I just did something strange yesterday. I put a watch back on my wrist.
It was a very odd feeling, after a year and a half without it.
For almost two years, I neither knew nor cared what time it was. All that mattered was whether it was light or dark out. In the midst of the stultifying confinement of the pandemic, it felt like a little bit of freedom.
I didn’t even know where my watch had gotten to—until last week.
I have always had a love-hate relationship with the concept of time. Mostly hate.
Maybe it stemmed from being the child of two parents who were insanely fixated on being, not just on time for everything, but early. I remember my parents arguing whether half an hour before a dinner party was too early to show up.
“What’s the harm in being early?” my father wanted to know
“No harm if you don’t mind that we’ll never be invited back again,” my mom replied. “People like to at least be dressed, with their hair dry, before the door bell rings.”
So, of course, I — the child of two early birds — was born a night owl. When I finally met the man who would become my husband, we were the only person in the other one’s life who didn’t nag them.
Our best man says he won a bet on how late my groom and I would be to our own wedding (45 minutes). So what? You can’t start a wedding without the bride and groom.
When we bought a house, my husband’s friends said they couldn’t get us a housewarming gift because they couldn’t find a lawnmower with headlights. No problem; we got a lawn service instead. (This is Lawn Guy Land, after all.)
Then began the usual grind of catching trains and getting to work. Through it all the watch on my wrist was a faithful companion.
That all changed when the first baby arrived. His brand-new skin was so tender that, with one sudden swerve in my arms, he had scratched himself on my watchband. Of course, his baby skin also healed without a trace, but the verdict was clear: The watch had to go.
I didn’t miss it.
Sure, getting out of the house took most of the day, but if the sun was setting by then, so much the worse for the sun. Besides: except for well-baby check-ups, time didn’t matter. We were on Eastern Baby Time.

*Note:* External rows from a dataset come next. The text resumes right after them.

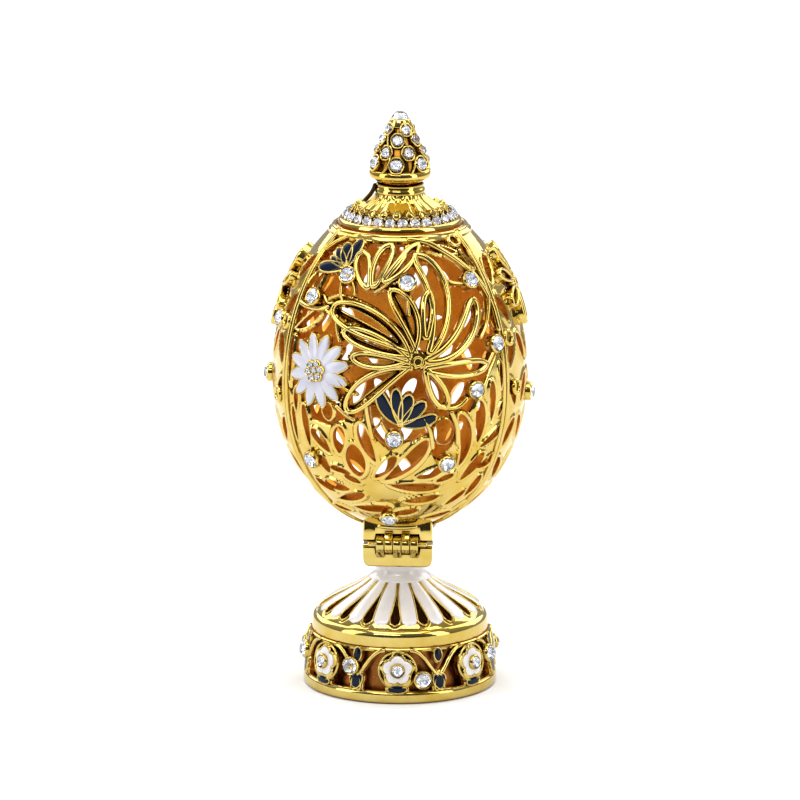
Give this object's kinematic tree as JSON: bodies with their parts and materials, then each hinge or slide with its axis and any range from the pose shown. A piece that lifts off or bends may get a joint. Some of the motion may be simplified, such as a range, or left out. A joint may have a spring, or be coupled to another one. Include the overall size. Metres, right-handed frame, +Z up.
{
  "type": "jewelled egg trinket box",
  "caption": "Openwork gilt egg box with a hinged front door, enamel flowers and set crystals, on a flared enamelled stand with a pierced drum.",
  "frame": {"origin": "centre of the stand's underside, on the table", "axes": "+Z up along the egg's axis, -Y is the front with the hinge, +X to the viewer's right"},
  "size_m": [0.0519, 0.0516, 0.1106],
  "materials": {
    "gold_plate": "polished gilt zinc casting, mirror gloss",
    "white_enamel": "cold enamel on a gilt casting, high gloss",
    "clear_crystal": "foil-backed cut crystal",
    "navy_enamel": "cold enamel in the leaves, high gloss"
  },
  "bodies": {
    "stand_and_shell": {"collar": "gold_plate", "drum_stone_01": "clear_crystal", "drum_stone_02": "clear_crystal", "drum_stone_03": "clear_crystal", "drum_stone_04": "clear_crystal", "drum_stone_05": "clear_crystal", "drum_stone_06": "clear_crystal", "drum_stone_07": "clear_crystal", "egg_back_shell": "gold_plate", "finial": "gold_plate", "finial_stone": "clear_crystal", "hinge_pin": "gold_plate", "shell_stone_01": "clear_crystal", "shell_stone_02": "clear_crystal", "shell_stone_03": "clear_crystal", "shell_stone_04": "clear_crystal", "shell_stone_05": "clear_crystal", "shell_stone_06": "clear_crystal", "stand": "white_enamel"},
    "door": {"door_stone_01": "clear_crystal", "door_stone_02": "clear_crystal", "door_stone_03": "clear_crystal", "door_stone_04": "clear_crystal", "door_stone_05": "clear_crystal", "door_stone_06": "clear_crystal", "door_stone_07": "clear_crystal", "door_stone_08": "clear_crystal", "door_stone_09": "clear_crystal", "door_stone_10": "clear_crystal", "egg_front_door": "gold_plate"}
  },
  "joints": [
    {"name": "door_hinge", "type": "hinge", "parent": "stand_and_shell", "child": "door", "pos_m": [0, -0.007, 0.0284], "axis": [1, 0, 0], "range_deg": [0, 90]}
  ]
}
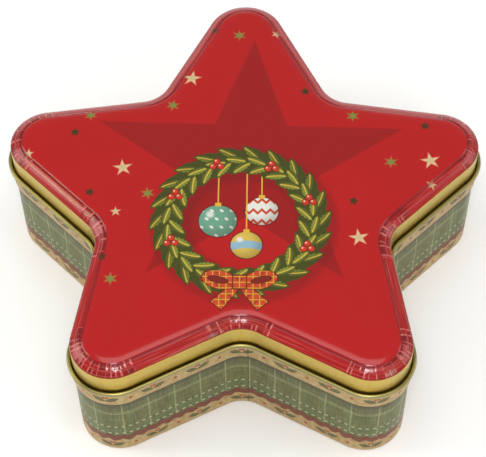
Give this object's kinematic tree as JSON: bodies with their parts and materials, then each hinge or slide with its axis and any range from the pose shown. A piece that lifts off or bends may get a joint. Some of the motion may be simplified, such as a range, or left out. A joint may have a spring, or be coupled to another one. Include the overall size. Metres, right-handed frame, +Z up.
{
  "type": "star-shaped cookie tin",
  "caption": "Star-shaped tinplate cookie tin with rounded tips, a rolled rim, a lock-seamed side and a lift-off lid with a bevelled edge.",
  "frame": {"origin": "middle of the outline's box on the plane that the foot stands on", "axes": "+Z up, +Y towards the back tip of the star, +X to the right as seen from the front valley"},
  "size_m": [0.2096, 0.2015, 0.0663],
  "materials": {
    "body_print": "printed and varnished, green plaid between tan bands",
    "plain_tin": "bare bright tinplate",
    "lid_print": "printed red, gloss varnish, gold skirt"
  },
  "bodies": {
    "tin": {"body": "body_print", "bottom": "plain_tin"},
    "lid": {"lid": "lid_print"}
  },
  "joints": [
    {"name": "lid_lift", "type": "slide", "parent": "tin", "child": "lid", "axis": [0, 0, 1], "range_m": [0, 0.1]}
  ]
}
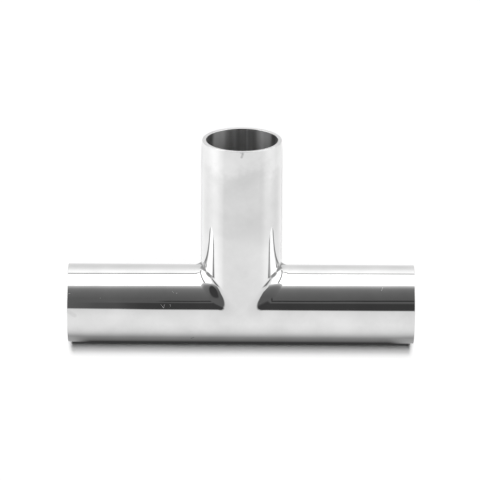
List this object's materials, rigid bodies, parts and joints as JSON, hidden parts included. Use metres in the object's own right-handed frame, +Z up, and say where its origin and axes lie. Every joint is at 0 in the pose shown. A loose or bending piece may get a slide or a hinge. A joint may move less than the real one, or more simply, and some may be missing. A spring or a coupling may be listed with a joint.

And when the dust eventually settled into some kind of routine, it turned out — unbelievably — that our baby was a night owl, too.
Of course, we registered for the afternoon session of nursery school. Which meant that the rubber didn’t really hit the road until—kindergarten.

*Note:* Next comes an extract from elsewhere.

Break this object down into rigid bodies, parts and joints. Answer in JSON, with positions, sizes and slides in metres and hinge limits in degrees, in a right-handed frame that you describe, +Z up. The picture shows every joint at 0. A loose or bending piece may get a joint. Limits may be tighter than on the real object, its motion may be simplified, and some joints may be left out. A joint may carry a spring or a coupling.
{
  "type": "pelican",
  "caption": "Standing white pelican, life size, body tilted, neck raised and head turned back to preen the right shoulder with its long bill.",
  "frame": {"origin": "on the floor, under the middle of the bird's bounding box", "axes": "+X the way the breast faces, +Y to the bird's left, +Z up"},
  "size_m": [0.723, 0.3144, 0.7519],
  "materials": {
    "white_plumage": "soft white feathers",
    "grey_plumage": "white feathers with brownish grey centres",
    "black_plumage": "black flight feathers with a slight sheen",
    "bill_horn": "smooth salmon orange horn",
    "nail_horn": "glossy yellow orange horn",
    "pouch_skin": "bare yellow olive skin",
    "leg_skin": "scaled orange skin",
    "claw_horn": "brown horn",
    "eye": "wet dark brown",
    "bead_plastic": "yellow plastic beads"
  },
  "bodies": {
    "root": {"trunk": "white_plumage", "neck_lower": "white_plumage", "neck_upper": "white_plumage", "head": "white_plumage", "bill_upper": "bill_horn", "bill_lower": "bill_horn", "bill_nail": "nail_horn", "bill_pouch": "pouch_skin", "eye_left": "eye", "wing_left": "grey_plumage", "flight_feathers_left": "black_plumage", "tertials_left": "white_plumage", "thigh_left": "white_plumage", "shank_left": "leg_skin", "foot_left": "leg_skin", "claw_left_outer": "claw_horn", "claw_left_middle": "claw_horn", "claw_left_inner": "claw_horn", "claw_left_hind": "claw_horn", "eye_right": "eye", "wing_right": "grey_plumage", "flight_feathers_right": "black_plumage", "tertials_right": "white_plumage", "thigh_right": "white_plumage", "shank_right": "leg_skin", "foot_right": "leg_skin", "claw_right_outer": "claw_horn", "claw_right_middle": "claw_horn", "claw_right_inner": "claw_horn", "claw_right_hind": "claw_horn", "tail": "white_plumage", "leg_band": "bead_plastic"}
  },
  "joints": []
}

Every morning there was going to be a school bus that all of his friends would be on. We had to make that bus at a little after 8 in the morning.
To top it all off, that was the year the school district decided to shift all its school opening times a quarter of an hour earlier.
“How dare they? It’s an outrage!” commiserated my fellow moms. “How are you ever going to manage, Judy?”
But I wasn’t worried. I figured it would be like the trips I used to take to Europe and back. Once you’ve flown four or five time zones away, what’s another 15 minutes?
The only thing was I had to put my watch back on my wrist.
Which is where it stayed for the next 20 years—until the pandemic hit and time itself came to a stop.
Now, the watch is back — back from getting a new battery and back on my wrist. It catches in my longer, pandemic-grown hair and gets wet when I wash the dishes. It’s very old school — it’s completely analog and does nothing but point out the time with both hands.
But so far it’s still ticking, and so am I.